Some steps go down the hill from Kanoni and you reach the small church of Panagia Vlacherna. A narrow 300m passageway connects the island with the church. Constructed in the 17th century, this lovely chapel has an impressive wooden-carved iconostasis and beautiful frescoes inside. The roof has red tiles and above the gate entrance, there is a tall bell tower.
Church of Panagia Vlacherna and the Mouse Island in Corfu: The location of Kanoni with the church of Panagia Vlacherna below and the Mouse Island (Pontikonissi) are the most famous and photographed spots of Corfu.
Corfu New Fortress
The New Fortress in Corfu is another example of the exceptional capacity of Venetians in fortification, and an architectural marvel of art built by the Venetians and with the physical labor of the inhabitants from 1576 until 1645. Construction of this impregnable fortress was completed soon after the infamous Turkish invasion. The design and construction of the Fortress were undertaken by the renowned Italian military engineer, Ferraute Vitteli.

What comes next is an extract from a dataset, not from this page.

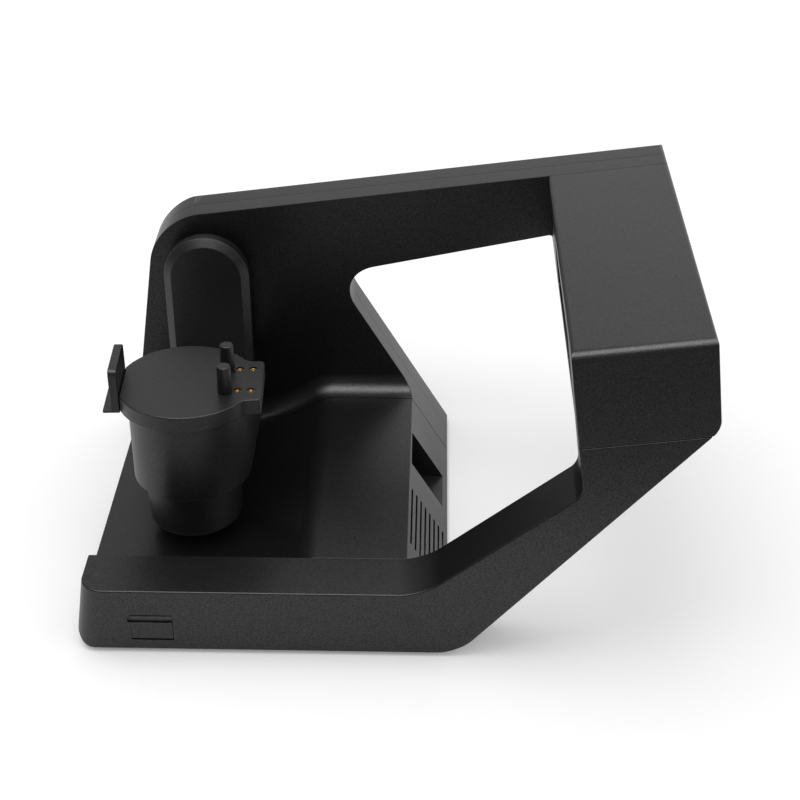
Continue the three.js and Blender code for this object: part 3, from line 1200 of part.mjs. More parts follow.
// Turning table: shaft line, platform, pins and inserts, and the sliding jaw
function makeTable(arm, motorTop) {
  const table = group(arm, 0, COLUMN_Y, -PLATFORM_DROP);
  table.rotation.z = rad(PLATFORM_TURN);
  const low = -PLATFORM_THICKNESS;
  const shaftLow = motorTop + PLATFORM_DROP + FIT;
  const couplerZ = shaftLow + MOTOR_SHAFT_LENGTH - SHAFT_INTO_COUPLER;
  place(
    table, 'table_motor_shaft',
    rod('z', 0, 0, shaftLow, MOTOR_SHAFT_R, MOTOR_SHAFT_LENGTH, SMALL_SIDES), PLAIN_STEEL,
  );
  const coupler = cut(
    rod('z', 0, 0, couplerZ, COUPLER_R, COUPLER_LENGTH),
    rod('z', 0, 0, couplerZ - OVERRUN, MOTOR_SHAFT_R + FIT / 2, OVERRUN + COUPLER_LENGTH, SMALL_SIDES),
    rod('z', 0, 0, couplerZ + SHAFT_INTO_COUPLER + FIT, TABLE_SHAFT_R + FIT / 2, COUPLER_LENGTH),
  );
  place(table, 'shaft_coupler', coupler, ALUMINIUM);
  const shaftZ = couplerZ + SHAFT_INTO_COUPLER + 2 * FIT;
  place(
    table, 'table_shaft',
    rod('z', 0, 0, shaftZ, TABLE_SHAFT_R, low + TABLE_SHAFT_SINK - shaftZ), PLAIN_STEEL,
  );

  const half = FLANGE_WIDTH / 2;
  const disc = rod('z', 0, 0, low, PLATFORM_R, PLATFORM_THICKNESS, FINE_SIDES);
  const flange = alongZ(rectangle(0, FLANGE_REACH, -half, half, FLANGE_R), low, 0);
  const hub = rod('z', 0, 0, low - TABLE_HUB_LENGTH, TABLE_HUB_R, TABLE_HUB_LENGTH + FIT);
  const jawFace = JAW_X + FIT;
  const jawSide = block(-OUT, jawFace, -OUT, OUT, low - OVERRUN, OVERRUN);
  const shaftBore = rod(
    'z', 0, 0, low - 2 * OVERRUN, TABLE_SHAFT_R + FIT / 2, 2 * OVERRUN + TABLE_SHAFT_SINK + FIT,
  );
  const pinSpots = [['front', -1], ['rear', 1]];
  const spigotHoleR = PIN_SPIGOT_R + FIT / 2;
  const spigotHoleLow = -PIN_SPIGOT_LENGTH - FIT;
  const pinHoles = pinSpots.map(([, side]) => (
    rod('z', PIN_X, side * PIN_SPACING / 2, spigotHoleLow, spigotHoleR, OVERRUN - spigotHoleLow, SMALL_SIDES)
  ));
  const insertSpots = [];
  for (const x of [INSERT_X, INSERT_X + INSERT_PITCH_X]) {
    for (const side of [-1, 1]) insertSpots.push([x, INSERT_Y + side * INSERT_PITCH_Y / 2]);
  }
  const insertLow = -INSERT_SINK - INSERT_LENGTH;
  const insertHoles = insertSpots.map(([x, y]) => (
    rod('z', x, y, insertLow - FIT, INSERT_R + FIT / 3, OVERRUN - insertLow, SMALL_SIDES)
  ));
  const rodBoreR = JAW_ROD_R + FIT;
  const rodBoreLength = OVERRUN + JAW_ROD_LENGTH;
  const rodBores = [-1, 1].map((side) => (
    rod(
      'x', jawFace - OVERRUN, side * JAW_ROD_SPACING / 2,
      -JAW_ROD_DROP, rodBoreR, rodBoreLength, SMALL_SIDES,
    )
  ));
  const platform = cut(
    joined(disc, flange, hub), jawSide, shaftBore, ...pinHoles, ...insertHoles, ...rodBores,
  );
  place(table, 'platform', platform, ARM_PLASTIC);
  for (const [name, side] of pinSpots) {
    const y = side * PIN_SPACING / 2;
    const pin = joined(
      rod('z', PIN_X, y, FIT, PIN_R, PIN_HEIGHT, PLAIN_SIDES, PIN_TOP_R),
      rod('z', PIN_X, y, -PIN_SPIGOT_LENGTH, PIN_SPIGOT_R, PIN_SPIGOT_LENGTH + 2 * FIT, SMALL_SIDES),
    );
    place(table, `${name}_pin`, pin, ARM_PLASTIC);
  }

  const jawOuter = JAW_X - JAW_THICKNESS;
  const jawHalf = JAW_LENGTH / 2;
  const upright = alongX([
    corner(-jawHalf, -JAW_DROP), corner(jawHalf, -JAW_DROP),
    corner(jawHalf, JAW_RISE, JAW_CORNER_R), corner(-jawHalf, JAW_RISE, JAW_CORNER_R),
  ], jawOuter, JAW_X);
  const lip = block(jawOuter - JAW_LIP, JAW_X, -jawHalf, jawHalf, -JAW_DROP, -JAW_DROP + JAW_LIP_THICKNESS);
  const rods = [-1, 1].map((side) => (
    rod(
      'x', JAW_X - JAW_ROD_HOLD, side * JAW_ROD_SPACING / 2,
      -JAW_ROD_DROP, JAW_ROD_R, JAW_ROD_LENGTH, SMALL_SIDES,
    )
  ));
  place(table, 'clamp_jaw', joined(upright, lip, ...rods), ARM_PLASTIC);
}

// Flap with its pin, and the service port behind it
function makeFlap() {
  const flap = group(scanner, FLAP_X, FLAP_THICKNESS, FLAP_PIN_Z);
  const half = FLAP_WIDTH / 2;
  const leaf = block(-half, half, -FLAP_THICKNESS, 0, 0, FLAP_TOP_Z - FLAP_PIN_Z);
  const barrel = rod('x', -half, 0, 0, FLAP_THICKNESS, FLAP_WIDTH, PLAIN_SIDES);
  const bore = rod('x', -half - OVERRUN, 0, 0, FLAP_PIN_R + FIT / 2, FLAP_WIDTH + 2 * OVERRUN, SMALL_SIDES);
  place(flap, 'port_flap', cut(joined(leaf, barrel), bore), MOULDED);
  const pinHalf = half + FLAP_GAP + FLAP_PIN_REACH - FIT;
  const pin = rod('x', FLAP_X - pinHalf, FLAP_THICKNESS, FLAP_PIN_Z, FLAP_PIN_R, 2 * pinHalf, SMALL_SIDES);
  place(scanner, 'flap_pin', pin, PLAIN_STEEL);
  const boardHalf = PORT_BOARD_WIDTH / 2;
  const boardTop = PORT_BOARD_Z + BOARD_THICKNESS;
  const [boardX0, boardX1] = [FLAP_X - boardHalf, FLAP_X + boardHalf];
  const board = block(
    boardX0, boardX1, PORT_BOARD_Y, PORT_BOARD_Y + PORT_BOARD_DEPTH, PORT_BOARD_Z, boardTop,
  );
  place(scanner, 'port_board', board, BOARD_GREEN);
  const port = group(scanner, FLAP_X, PORT_BOARD_Y, boardTop + FIT);
  port.rotation.z = -Math.PI / 2;
  place(port, 'service_port', socketBody(-SOCKET_LENGTH, 0, SOCKET_HEIGHT / 2), PLAIN_STEEL);
}

// Boards, standoffs and fan in the base
function makeElectronics() {
  const boardZ = FLOOR_TOP + STANDOFF_HEIGHT + FIT;
  const top = boardZ + BOARD_THICKNESS;
  const low = 3 * BOARD_THICKNESS;
  const parts = (board, shares) => shares.map(([x0, x1, y0, y1, rise]) => block(
    board.x + board.length * x0, board.x + board.length * x1,
    board.y + board.width * y0, board.y + board.width * y1, top - FIT, top + low * rise,
  ));
  const bare = (board) => block(
    board.x, board.x + board.length, board.y, board.y + board.width, boardZ, top,
  );
  place(
    scanner, 'main_board', joined(bare(MAIN_BOARD), ...parts(MAIN_BOARD, MAIN_PART_SHARES)), BOARD_GREEN,
  );
  const p = powerBoard;
  const cans = POWER_CAN_SHARES.map(([x, y]) => (
    rod('z', p.x + p.length * x, p.y + p.width * y, top - FIT, low, POWER_CAN_HEIGHT, SMALL_SIDES)
  ));
  place(scanner, 'power_board', joined(bare(p), ...parts(p, POWER_PART_SHARES), ...cans), BOARD_GREEN);
  makeFan();
}

function makeFan() {
  const y = SLIT_Y + SLIT_LENGTH / 2;
  const z = FLOOR_TOP + FIT + FAN_SIZE / 2;
  const half = FAN_SIZE / 2;
  const frame = alongX(rectangle(y - half, y + half, z - half, z + half, EDGE_R), FAN_X, FAN_X + FAN_DEPTH);
  const bore = rod('x', FAN_X - OVERRUN, y, z, FAN_BORE_R, FAN_DEPTH + 2 * OVERRUN, FINE_SIDES);
  const backX = FAN_X + FAN_DEPTH - FAN_SPOKE;
  const spoke = (half + FAN_BORE_R) / 2;
  const spokes = joined(
    block(backX, FAN_X + FAN_DEPTH, y - spoke, y + spoke, z - FAN_SPOKE / 2, z + FAN_SPOKE / 2),
    block(backX, FAN_X + FAN_DEPTH, y - FAN_SPOKE / 2, y + FAN_SPOKE / 2, z - spoke, z + spoke),
    rod('x', backX, y, z, FAN_HUB_R, FAN_SPOKE),
  );
  place(scanner, 'fan_frame', joined(cut(frame, bore), spokes), SOFT_RUBBER);
  const rotor = group(scanner, FAN_X, y, z);
  const length = FAN_DEPTH - FAN_SPOKE - FIT;
  const blades = [];
  for (let i = 0; i < FAN_BLADES; i++) {
    const span = FAN_BORE_R - FIT * 4;
    const blade = new THREE.BoxGeometry(length, FAN_SPOKE / 2, span - FAN_HUB_R / 2);
    blade.rotateZ(rad(FAN_BLADE_TILT));
    blade.scale(FAN_BLADE_SHARE, 1, 1);
    blade.translate(length / 2, 0, (span + FAN_HUB_R / 2) / 2);
    blade.rotateX(rad(360 * i / FAN_BLADES));
    blades.push(solid(blade));
  }
  const hub = rod('x', 0, 0, 0, FAN_HUB_R, length);
  const room = rod('x', 0, 0, 0, FAN_BORE_R - 2 * FIT, length, FINE_SIDES);
  place(rotor, 'fan_rotor', common(joined(hub, ...blades), room), SOFT_RUBBER);
}

// Rubber feet under the rail and under the wall
function makeFeet() {
  for (const [side, x] of [['left', LEFT_FOOT_X + FOOT_INSET_X], ['right', SLANT_FOOT_X - FOOT_INSET_X]]) {
    for (const [end, y] of [['front', FOOT_INSET_Y], ['rear', DEPTH - FOOT_INSET_Y]]) {
      const foot = rod('z', x, y, -FOOT_HEIGHT, FOOT_R - FOOT_HEIGHT / 3, FOOT_HEIGHT, PLAIN_SIDES, FOOT_R);
      place(scanner, `${end}_${side}_foot`, foot, SOFT_RUBBER);
    }
  }
}

makeFrontFrame();
makeBase();
makeWall();
makeSwitch();
makeHead();
const arm = group(scanner, SWING_X, 0, SWING_Z);
makeSwingDrive(arm);
makeTable(arm, makeArm(arm));
makeFlap();
makeElectronics();
makeFeet();

// Origin: middle of the footprint's box, on the surface that the feet stand on
const bounds = new THREE.Box3().setFromObject(scanner);
const middle = bounds.getCenter(new THREE.Vector3());
scanner.position.set(-middle.x, -middle.y, -bounds.min.z);

export default scanner;
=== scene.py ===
# %% [markdown]
# # A desktop 3D scanner in black moulded plastic
# The scanner is an open frame: a low front rail whose right end rises as a strut, a tilted optics head on
# top of it, an upright wall behind, and a low base between them. A swing arm on the wall carries a
# turning platform. The CAD frame gives every solid and joint; this lesson models the shells that the
# eye sees again, with the small edge roundings of a moulding, and gives each piece its finish.

# %% Tools and the CAD frame
import json
import math
import bmesh
import bpy
from mathutils import Matrix, Vector


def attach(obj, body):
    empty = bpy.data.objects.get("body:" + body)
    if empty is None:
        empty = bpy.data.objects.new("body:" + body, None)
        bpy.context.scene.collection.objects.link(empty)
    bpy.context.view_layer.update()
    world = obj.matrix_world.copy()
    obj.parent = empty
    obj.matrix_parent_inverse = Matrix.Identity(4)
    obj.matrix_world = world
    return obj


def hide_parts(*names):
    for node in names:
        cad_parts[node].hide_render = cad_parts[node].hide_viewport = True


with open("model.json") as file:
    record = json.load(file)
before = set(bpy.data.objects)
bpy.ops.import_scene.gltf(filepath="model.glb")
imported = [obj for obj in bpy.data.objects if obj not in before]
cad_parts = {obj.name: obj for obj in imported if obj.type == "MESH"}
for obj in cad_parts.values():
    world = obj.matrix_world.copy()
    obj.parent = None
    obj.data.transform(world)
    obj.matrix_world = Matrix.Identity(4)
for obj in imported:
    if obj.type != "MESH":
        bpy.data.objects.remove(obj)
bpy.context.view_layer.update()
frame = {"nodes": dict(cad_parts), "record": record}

# %% [markdown]
# ## The lines of the front view
# Seen from the front, every shell is an outline of straight lines with rounded corners. Points could be
# typed one by one, but lines that cross keep the slopes true when a size changes. A line is a point and
# an angle; an outline is a list of corners, each with its radius. All sizes are millimetres, with X to
# the right, Y away from the front face and Z up from the housing's lower edge.

# %% Lines, crossings and insets
def line_at(x, z, degrees):
    """A line through a point at an angle, kept as its point and its direction."""
    return x, z, math.cos(math.radians(degrees)), math.sin(math.radians(degrees))


def shifted(line, distance):
    """The line moved to its left, which is inwards on a counter-clockwise outline."""
    return line[0] - line[3] * distance, line[1] + line[2] * distance, line[2], line[3]


def crossing(a, b, r=0.0):
    """The corner where two lines cross, with the radius of its round."""
    t = ((b[0] - a[0]) * b[3] - (b[1] - a[1]) * b[2]) / (a[2] * b[3] - a[3] * b[2])
    return a[0] + a[2] * t, a[1] + a[3] * t, r


def edge_line(a, b):
    """The line from one corner to the next."""
    return line_at(a[0], a[1], math.degrees(math.atan2(b[1] - a[1], b[0] - a[0])))


def inset(outline, depth):
    """The outline moved inwards, with its outer corner radii reduced and its inner ones enlarged."""
    lines = [shifted(edge_line(c, outline[(i + 1) % len(outline)]), depth) for i, c in enumerate(outline)]
    corners = []
    for i, c in enumerate(outline):
        before, after = lines[i - 1], lines[i]
        turn = before[2] * after[3] - before[3] * after[2]
        r = max(c[2] - depth, 0) if turn > 0 else (c[2] + depth if c[2] else 0)
        corners.append(crossing(before, after, r))
    return corners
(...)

A section of the fortress was demolished by the then British colonial rulers as per the agreement of 1864 that united Corfu with the rest of Greece.
The two main gates of the fortress seem to have somehow withstood the ravages of time and are still very well preserved.

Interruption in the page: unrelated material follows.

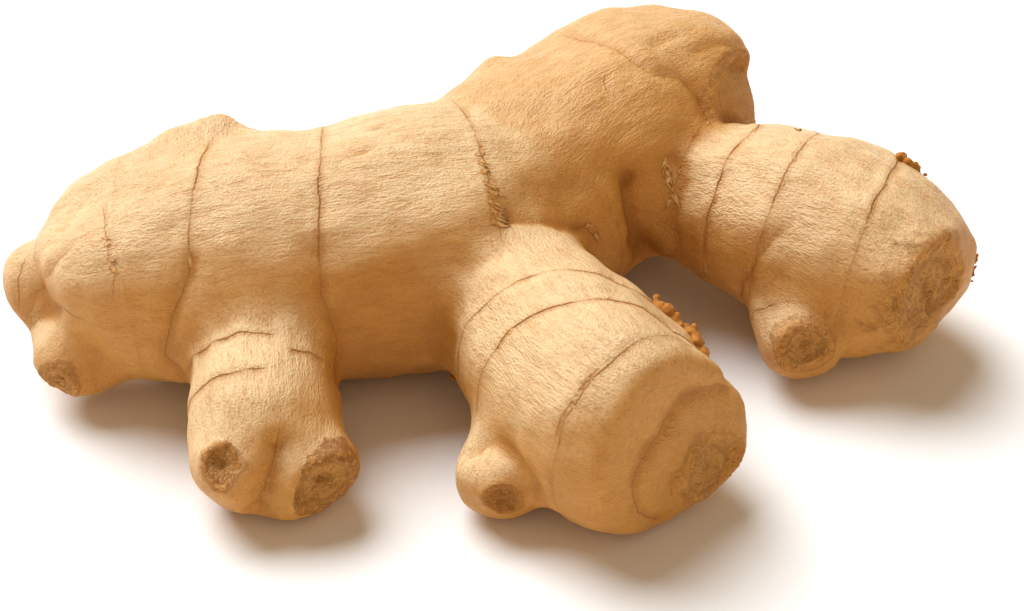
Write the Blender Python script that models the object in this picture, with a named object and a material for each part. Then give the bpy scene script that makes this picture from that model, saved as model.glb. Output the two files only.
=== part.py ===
"""A fresh ginger rhizome, grown as one solid piece and lying on a table.

The rhizome is a thick main stem with three fingers, and each finger or end has
smaller knobs of its own.  Every limb is a loft along a curved centre line that
starts inside its parent.  The limbs are fused by a voxel remesh, softened, and
trimmed flat where they rest on the table.
"""

import math
from dataclasses import dataclass

import bmesh
import bpy
import numpy as np
from mathutils import Vector, noise

MM = 0.001

# Lengths of the limbs, seen from above along their centre lines.
STEM_LENGTH = 66 * MM
CROWN_LENGTH = 54 * MM
LEFT_FINGER_LENGTH = 40 * MM
FRONT_FINGER_LENGTH = 57 * MM
RIGHT_FINGER_LENGTH = 65 * MM
END_KNOB_LENGTH = 15 * MM
LEFT_KNOB_LENGTH = 17 * MM
LEFT_TWIN_LENGTH = 14 * MM
RIGHT_TWIN_LENGTH = 17 * MM
FRONT_KNOB_LENGTH = 27 * MM
RIGHT_KNOB_LENGTH = 23 * MM
BACK_BUD_LENGTH = 15 * MM

# Girths: the thickness of each limb where it is fullest.
STEM_GIRTH = 40 * MM
CROWN_GIRTH = 40 * MM
LEFT_FINGER_GIRTH = 23 * MM
FRONT_FINGER_GIRTH = 36 * MM
RIGHT_FINGER_GIRTH = 33 * MM
END_KNOB_GIRTH = 15 * MM
LEFT_KNOB_GIRTH = 14 * MM
LEFT_TWIN_GIRTH = 16 * MM
RIGHT_TWIN_GIRTH = 16 * MM
FRONT_KNOB_GIRTH = 14 * MM
RIGHT_KNOB_GIRTH = 14 * MM
BACK_BUD_GIRTH = 14 * MM

# Surface of the fused solid.
VOXEL = 1.5 * MM
SMOOTHING_FACTOR = 0.5
SMOOTHING_STEPS = 8
TRIANGLES = 7600
FOOT_TRIM = 1.2 * MM
LUMP_HEIGHT = 0.5 * MM
LUMP_LENGTH = 14 * MM

RING_STEP = 1.5 * MM
RING_SIDES = 36
# How far along a limb, as a share of its length, its direction is measured.
TANGENT_REACH = 0.01

SKIN_COLOUR = (0.72, 0.48, 0.25, 1.0)
SKIN_ROUGHNESS = 0.6


@dataclass
class Limb:
    """One limb. heading is its first direction in degrees from +X towards +Y,
    and turn is how far that swings along its length.  Each row of stations is
    (share of the length, width and height as shares of the girth, clearance
    under the belly in metres)."""

    name: str
    parent: str
    sprout: float
    heading: float
    turn: float
    length: float
    girth: float
    stations: tuple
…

The first gate faces to the Old Harbor’s square while the other faces down south. Both the gates are replete with the official emblem of Venice, that is the winged lion of Saint. Mark.
Corfu Ionian Parliament
Neoclassical building which was constructed in 1855 by the architect John Chronis. The main entrance marble bearing inscriptions in Greek and English and mention the resolution of the Union with Greece .
The building of the Ionian Parliament is a neoclassical construction in the Old Town of Corfu, at the end of Moustoxidi st or Plati Kandouni, as it is known to the locals. It is found very close to the Town Hall and Spianada square. This beautiful building was constructed in 1853 by a local architect, Ioannis Chronis.
Some marble pillars mark the entrance.